[Start Exercise data]

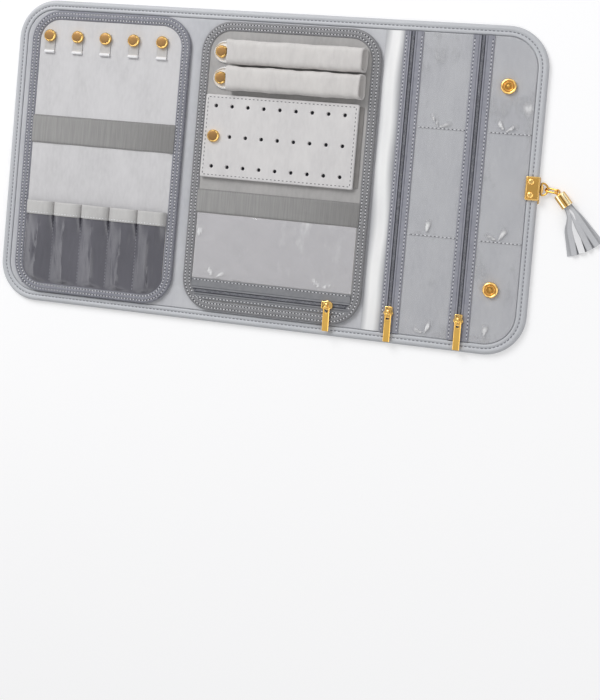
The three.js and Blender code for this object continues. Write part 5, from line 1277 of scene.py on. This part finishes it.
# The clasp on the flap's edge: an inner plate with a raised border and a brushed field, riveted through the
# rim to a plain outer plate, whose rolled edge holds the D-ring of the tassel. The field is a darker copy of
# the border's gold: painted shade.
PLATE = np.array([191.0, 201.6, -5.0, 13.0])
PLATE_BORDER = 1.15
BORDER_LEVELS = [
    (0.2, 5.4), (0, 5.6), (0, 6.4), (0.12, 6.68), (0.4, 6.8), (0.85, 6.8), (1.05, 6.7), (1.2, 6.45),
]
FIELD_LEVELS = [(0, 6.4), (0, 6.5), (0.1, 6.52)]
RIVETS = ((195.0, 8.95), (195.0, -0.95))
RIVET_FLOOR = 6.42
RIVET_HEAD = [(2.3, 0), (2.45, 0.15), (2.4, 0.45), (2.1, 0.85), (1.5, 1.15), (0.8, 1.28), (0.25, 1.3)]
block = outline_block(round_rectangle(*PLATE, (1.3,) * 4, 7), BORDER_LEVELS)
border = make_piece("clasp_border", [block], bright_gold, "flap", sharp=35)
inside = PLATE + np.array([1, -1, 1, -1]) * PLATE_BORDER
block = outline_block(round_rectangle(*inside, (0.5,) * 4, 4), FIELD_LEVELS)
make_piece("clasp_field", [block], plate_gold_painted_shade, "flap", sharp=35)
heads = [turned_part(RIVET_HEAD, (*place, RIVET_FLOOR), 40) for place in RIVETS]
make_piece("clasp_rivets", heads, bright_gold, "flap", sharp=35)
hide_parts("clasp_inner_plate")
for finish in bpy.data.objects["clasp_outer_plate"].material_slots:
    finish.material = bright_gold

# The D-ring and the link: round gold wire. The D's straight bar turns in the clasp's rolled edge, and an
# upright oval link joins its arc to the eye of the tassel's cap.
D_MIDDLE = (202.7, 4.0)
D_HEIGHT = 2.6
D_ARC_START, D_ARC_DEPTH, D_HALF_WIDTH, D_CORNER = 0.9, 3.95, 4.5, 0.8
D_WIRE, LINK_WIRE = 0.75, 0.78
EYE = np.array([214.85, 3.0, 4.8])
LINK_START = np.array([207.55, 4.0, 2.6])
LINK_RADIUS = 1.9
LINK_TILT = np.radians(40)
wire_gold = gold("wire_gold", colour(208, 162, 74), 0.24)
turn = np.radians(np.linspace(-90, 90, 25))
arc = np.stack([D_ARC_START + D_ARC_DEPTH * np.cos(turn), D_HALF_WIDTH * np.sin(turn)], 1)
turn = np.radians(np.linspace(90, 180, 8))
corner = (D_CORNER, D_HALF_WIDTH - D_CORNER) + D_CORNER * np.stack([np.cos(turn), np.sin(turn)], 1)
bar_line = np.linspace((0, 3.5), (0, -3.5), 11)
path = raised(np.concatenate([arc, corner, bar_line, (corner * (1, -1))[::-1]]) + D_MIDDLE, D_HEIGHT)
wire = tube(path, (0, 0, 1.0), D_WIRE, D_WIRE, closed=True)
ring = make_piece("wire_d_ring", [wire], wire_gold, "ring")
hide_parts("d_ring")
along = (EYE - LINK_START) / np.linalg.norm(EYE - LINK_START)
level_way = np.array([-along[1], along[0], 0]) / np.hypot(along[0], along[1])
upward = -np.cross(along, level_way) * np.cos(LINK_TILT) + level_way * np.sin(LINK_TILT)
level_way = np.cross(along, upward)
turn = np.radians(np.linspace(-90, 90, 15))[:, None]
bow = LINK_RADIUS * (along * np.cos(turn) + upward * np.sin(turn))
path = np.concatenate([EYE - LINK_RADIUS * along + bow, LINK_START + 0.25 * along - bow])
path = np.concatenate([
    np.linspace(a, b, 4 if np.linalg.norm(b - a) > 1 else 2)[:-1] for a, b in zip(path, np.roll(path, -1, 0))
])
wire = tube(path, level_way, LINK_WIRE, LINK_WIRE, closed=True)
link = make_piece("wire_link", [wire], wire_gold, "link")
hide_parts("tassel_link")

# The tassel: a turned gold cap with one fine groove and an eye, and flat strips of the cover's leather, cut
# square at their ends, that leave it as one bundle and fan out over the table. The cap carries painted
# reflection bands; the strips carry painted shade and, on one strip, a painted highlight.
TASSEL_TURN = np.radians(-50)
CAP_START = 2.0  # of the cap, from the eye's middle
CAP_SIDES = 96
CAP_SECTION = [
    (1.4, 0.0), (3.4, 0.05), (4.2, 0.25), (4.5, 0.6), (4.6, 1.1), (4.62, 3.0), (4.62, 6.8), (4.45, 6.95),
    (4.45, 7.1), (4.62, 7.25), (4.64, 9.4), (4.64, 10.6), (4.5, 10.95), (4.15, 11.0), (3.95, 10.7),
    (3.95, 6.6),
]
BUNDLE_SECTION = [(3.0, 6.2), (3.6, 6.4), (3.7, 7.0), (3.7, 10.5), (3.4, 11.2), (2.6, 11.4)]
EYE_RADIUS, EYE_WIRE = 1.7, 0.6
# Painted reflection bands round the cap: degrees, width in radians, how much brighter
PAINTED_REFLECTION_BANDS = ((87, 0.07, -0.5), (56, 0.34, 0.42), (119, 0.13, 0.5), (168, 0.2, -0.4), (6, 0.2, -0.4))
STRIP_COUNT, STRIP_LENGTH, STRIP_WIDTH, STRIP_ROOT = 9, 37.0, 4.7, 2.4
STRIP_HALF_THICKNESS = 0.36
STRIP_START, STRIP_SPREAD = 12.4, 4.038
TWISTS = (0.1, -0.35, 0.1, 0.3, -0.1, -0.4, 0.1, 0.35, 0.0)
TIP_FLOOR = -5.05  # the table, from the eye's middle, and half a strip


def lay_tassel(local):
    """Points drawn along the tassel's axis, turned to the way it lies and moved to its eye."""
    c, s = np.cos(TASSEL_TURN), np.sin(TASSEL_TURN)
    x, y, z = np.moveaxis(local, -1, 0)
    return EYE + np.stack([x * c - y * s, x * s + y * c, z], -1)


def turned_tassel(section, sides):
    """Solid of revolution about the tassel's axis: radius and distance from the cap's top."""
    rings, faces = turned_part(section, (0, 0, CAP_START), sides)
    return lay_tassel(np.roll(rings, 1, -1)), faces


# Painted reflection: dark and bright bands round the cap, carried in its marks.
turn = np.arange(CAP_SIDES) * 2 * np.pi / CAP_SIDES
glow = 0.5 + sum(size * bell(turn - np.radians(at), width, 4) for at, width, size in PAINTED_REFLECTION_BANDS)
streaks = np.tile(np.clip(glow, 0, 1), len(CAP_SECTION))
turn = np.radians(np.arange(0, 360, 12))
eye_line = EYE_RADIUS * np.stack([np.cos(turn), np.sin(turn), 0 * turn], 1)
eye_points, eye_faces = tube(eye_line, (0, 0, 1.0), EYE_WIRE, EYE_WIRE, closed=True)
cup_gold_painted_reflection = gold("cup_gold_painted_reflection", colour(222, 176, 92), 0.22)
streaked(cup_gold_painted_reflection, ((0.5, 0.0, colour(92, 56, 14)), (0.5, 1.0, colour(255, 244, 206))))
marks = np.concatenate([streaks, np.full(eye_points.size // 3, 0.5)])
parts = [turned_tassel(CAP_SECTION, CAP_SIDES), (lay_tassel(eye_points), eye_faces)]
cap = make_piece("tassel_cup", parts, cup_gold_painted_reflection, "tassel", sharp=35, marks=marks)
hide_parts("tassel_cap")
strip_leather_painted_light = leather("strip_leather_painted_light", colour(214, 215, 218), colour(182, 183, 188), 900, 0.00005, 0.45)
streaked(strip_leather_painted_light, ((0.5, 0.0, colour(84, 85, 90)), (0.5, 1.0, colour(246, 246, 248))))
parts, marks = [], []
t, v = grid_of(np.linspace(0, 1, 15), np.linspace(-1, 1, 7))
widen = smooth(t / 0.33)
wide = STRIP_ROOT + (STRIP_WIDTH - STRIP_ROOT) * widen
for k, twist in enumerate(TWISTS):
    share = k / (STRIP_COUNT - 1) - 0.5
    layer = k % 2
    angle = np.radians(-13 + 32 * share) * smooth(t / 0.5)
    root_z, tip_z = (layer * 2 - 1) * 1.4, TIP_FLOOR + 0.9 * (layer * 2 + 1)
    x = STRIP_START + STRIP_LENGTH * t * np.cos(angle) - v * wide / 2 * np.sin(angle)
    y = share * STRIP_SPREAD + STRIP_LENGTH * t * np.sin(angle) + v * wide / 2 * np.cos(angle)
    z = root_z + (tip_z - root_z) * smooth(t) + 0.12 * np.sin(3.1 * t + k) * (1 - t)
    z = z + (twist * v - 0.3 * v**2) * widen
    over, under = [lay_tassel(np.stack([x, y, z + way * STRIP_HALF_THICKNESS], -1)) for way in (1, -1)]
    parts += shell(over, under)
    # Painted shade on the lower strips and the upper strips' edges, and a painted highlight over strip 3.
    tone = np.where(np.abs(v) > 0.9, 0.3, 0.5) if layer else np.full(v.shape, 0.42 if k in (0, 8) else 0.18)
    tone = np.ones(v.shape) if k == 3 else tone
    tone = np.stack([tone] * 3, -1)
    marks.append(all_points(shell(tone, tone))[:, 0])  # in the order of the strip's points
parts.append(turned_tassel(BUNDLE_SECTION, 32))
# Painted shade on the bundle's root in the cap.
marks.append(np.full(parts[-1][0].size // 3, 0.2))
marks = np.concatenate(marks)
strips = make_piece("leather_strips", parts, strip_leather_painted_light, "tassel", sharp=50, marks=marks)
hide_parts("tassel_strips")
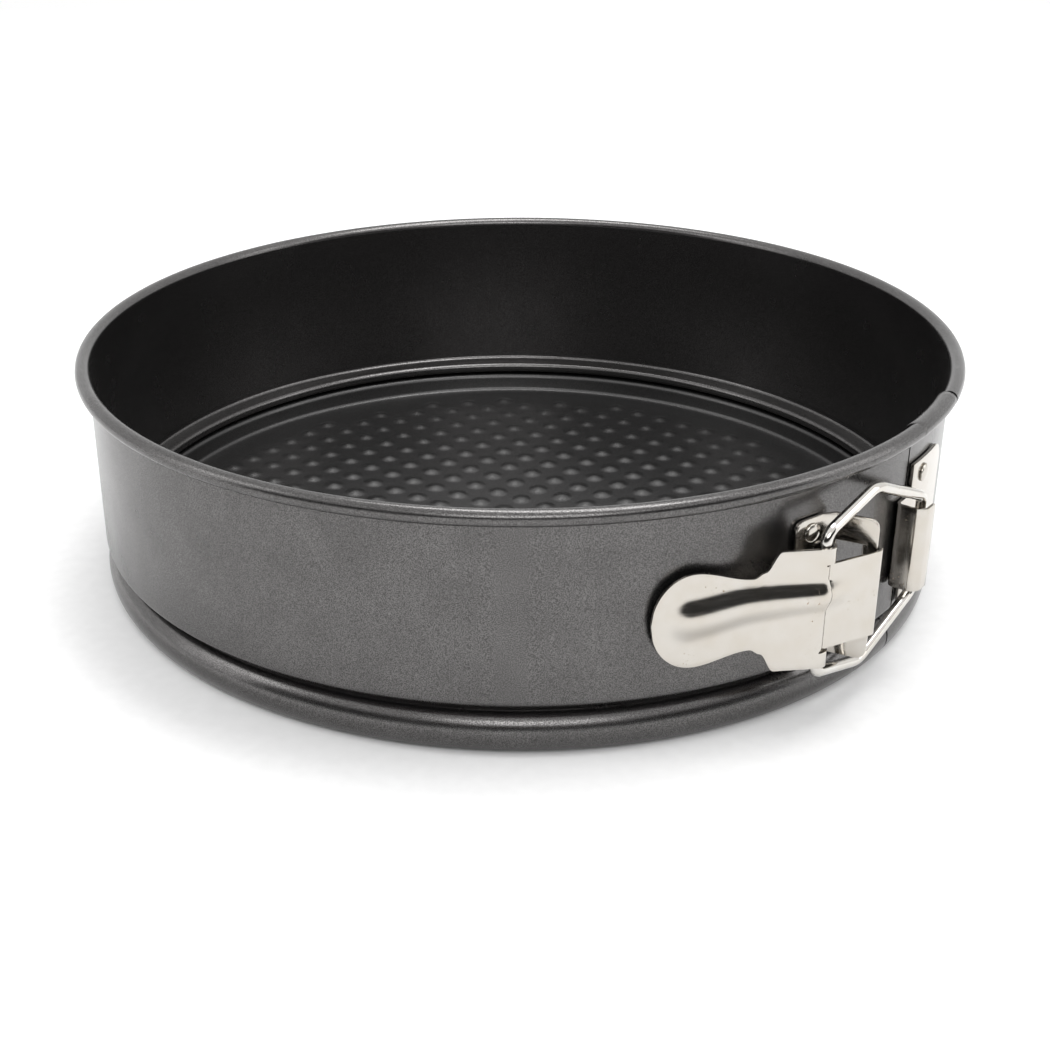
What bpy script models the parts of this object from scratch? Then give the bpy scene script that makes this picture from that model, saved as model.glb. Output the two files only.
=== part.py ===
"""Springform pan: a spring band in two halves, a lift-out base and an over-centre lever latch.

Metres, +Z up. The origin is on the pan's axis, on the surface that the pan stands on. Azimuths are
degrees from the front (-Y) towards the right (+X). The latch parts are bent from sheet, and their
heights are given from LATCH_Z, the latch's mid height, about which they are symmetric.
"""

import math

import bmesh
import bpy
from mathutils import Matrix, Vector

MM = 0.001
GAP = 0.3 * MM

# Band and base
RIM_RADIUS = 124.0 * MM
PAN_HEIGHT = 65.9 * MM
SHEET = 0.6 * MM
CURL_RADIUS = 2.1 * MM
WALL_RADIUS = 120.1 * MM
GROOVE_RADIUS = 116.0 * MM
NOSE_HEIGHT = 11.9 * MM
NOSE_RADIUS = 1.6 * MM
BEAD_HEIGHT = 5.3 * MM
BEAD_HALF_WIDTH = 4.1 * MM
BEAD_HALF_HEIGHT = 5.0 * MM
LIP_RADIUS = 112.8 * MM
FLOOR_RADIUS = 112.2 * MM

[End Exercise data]

• **Do this**: Return exactly the leading lines of the listing, stopping after the line in which "finish.material = bright_gold" occurs.

• **Problem solution**:
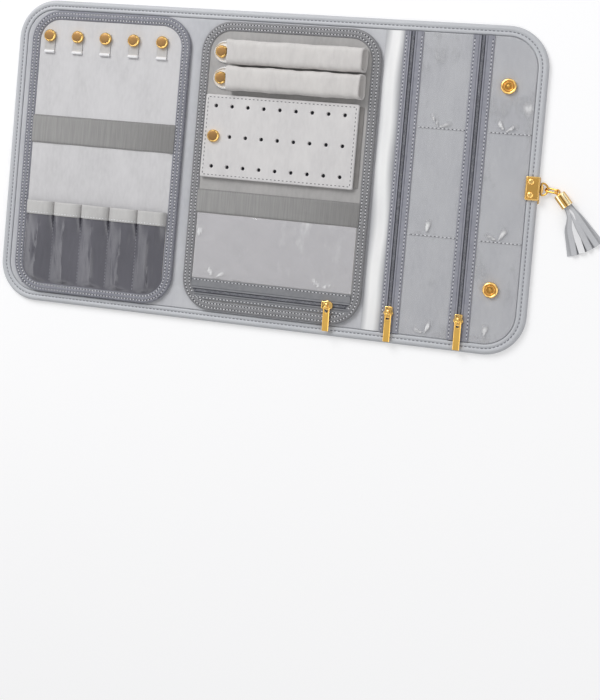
The three.js and Blender code for this object continues. Write part 5, from line 1277 of scene.py on. This part finishes it.
# The clasp on the flap's edge: an inner plate with a raised border and a brushed field, riveted through the
# rim to a plain outer plate, whose rolled edge holds the D-ring of the tassel. The field is a darker copy of
# the border's gold: painted shade.
PLATE = np.array([191.0, 201.6, -5.0, 13.0])
PLATE_BORDER = 1.15
BORDER_LEVELS = [
    (0.2, 5.4), (0, 5.6), (0, 6.4), (0.12, 6.68), (0.4, 6.8), (0.85, 6.8), (1.05, 6.7), (1.2, 6.45),
]
FIELD_LEVELS = [(0, 6.4), (0, 6.5), (0.1, 6.52)]
RIVETS = ((195.0, 8.95), (195.0, -0.95))
RIVET_FLOOR = 6.42
RIVET_HEAD = [(2.3, 0), (2.45, 0.15), (2.4, 0.45), (2.1, 0.85), (1.5, 1.15), (0.8, 1.28), (0.25, 1.3)]
block = outline_block(round_rectangle(*PLATE, (1.3,) * 4, 7), BORDER_LEVELS)
border = make_piece("clasp_border", [block], bright_gold, "flap", sharp=35)
inside = PLATE + np.array([1, -1, 1, -1]) * PLATE_BORDER
block = outline_block(round_rectangle(*inside, (0.5,) * 4, 4), FIELD_LEVELS)
make_piece("clasp_field", [block], plate_gold_painted_shade, "flap", sharp=35)
heads = [turned_part(RIVET_HEAD, (*place, RIVET_FLOOR), 40) for place in RIVETS]
make_piece("clasp_rivets", heads, bright_gold, "flap", sharp=35)
hide_parts("clasp_inner_plate")
for finish in bpy.data.objects["clasp_outer_plate"].material_slots:
    finish.material = bright_gold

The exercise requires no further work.